Enhanced OER Performance through Electronic Structure Engineering in Artificial LaNiO3/SrRuO3 Superlattices

The engineering of the electronic structure in transition metal oxide (TMO) catalysts has emerged as a promising approach to enhance the oxygen evolution reaction (OER) in water-splitting, achieved through precise modulation of the absorption and desorption energies of water intermediates. Among various strategies, strain-induced tunability in electronic structures has shown great potential to significantly improve the performance of the OER performance. In this study, we utilized artificial superlattices (LaNiO3)n/(SrRuO3)m (LNOn/SROm) to optimize the surface orbital occupancy of LNO and maximize the strain effect's effectiveness.

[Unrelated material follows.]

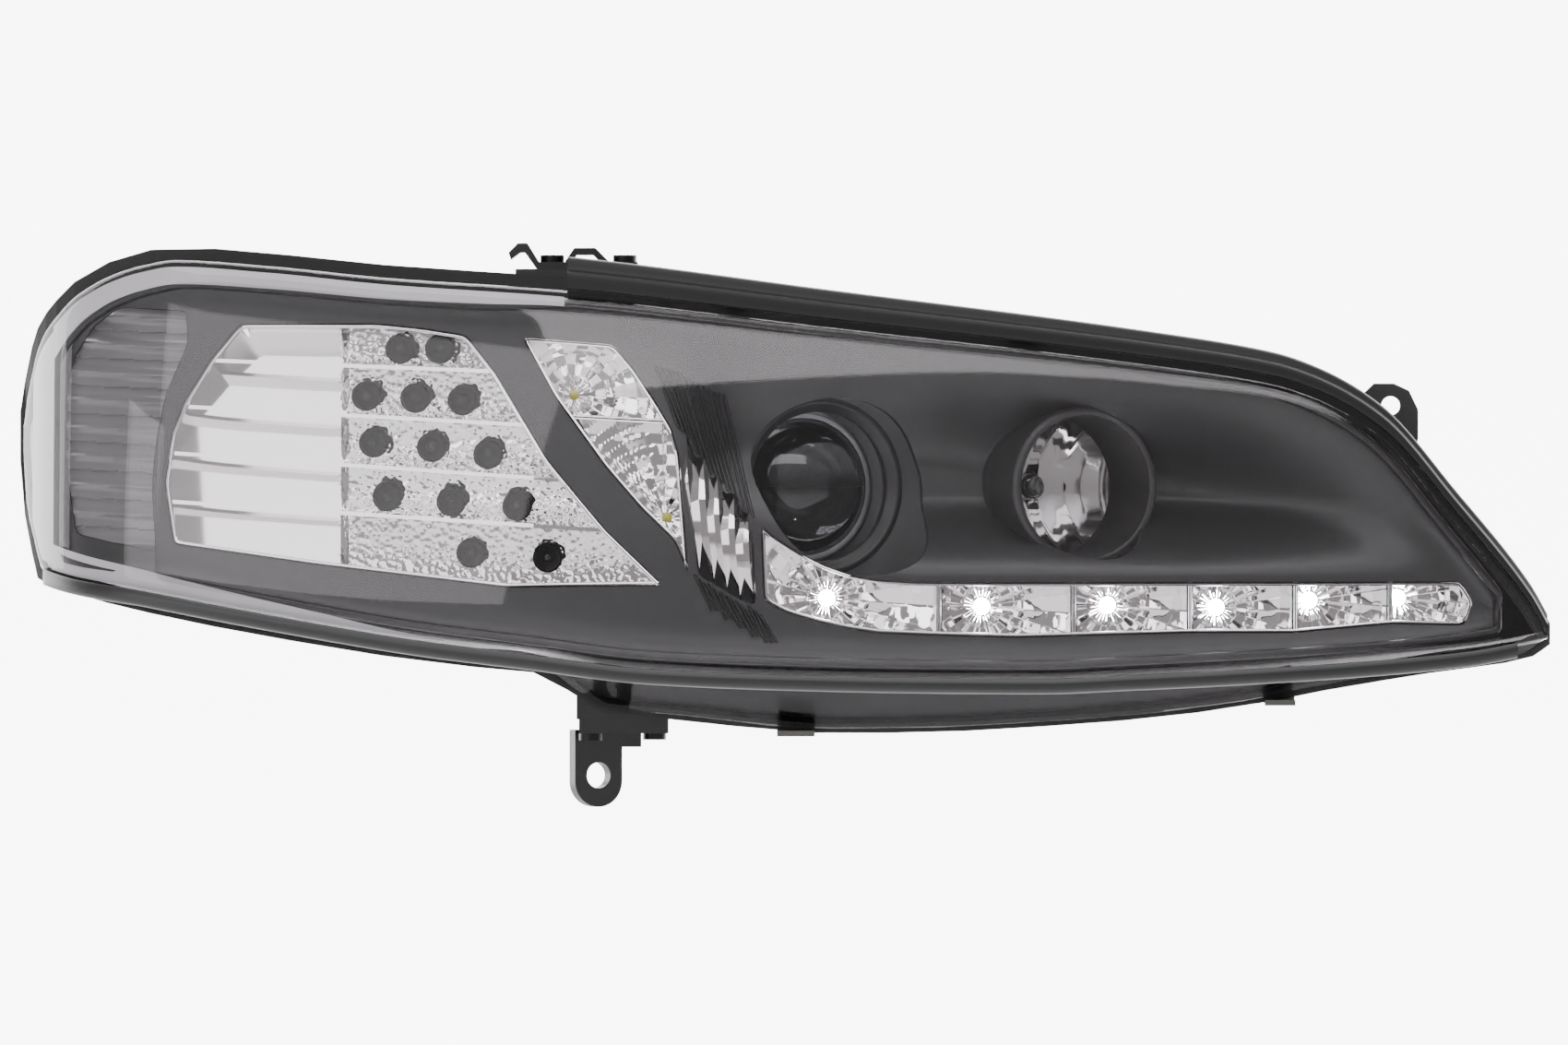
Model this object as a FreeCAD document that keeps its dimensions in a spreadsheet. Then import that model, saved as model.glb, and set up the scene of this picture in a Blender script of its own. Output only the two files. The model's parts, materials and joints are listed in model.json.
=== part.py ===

Our findings indicate that, compared to single-layer LNO films, the LNO1/SRO2 superlattice exhibits an impressive 28% reduction in Tafel slope, along with an approximately 315% enhancement in catalytic current density at 1.65 V for the OER process. The approach of the 3dx2‐y2 orbital of eg toward the 2p orbital by strain in superlattice is responsible for this OER enhancement, where the centering of eg and 2p orbitals is improved. Our results not only provide a promising strategy for the enhanced OER by engineering the TMO's surface electronic structure, but also showcase the exceptional design of OER catalysts using artificial TMO superlattices.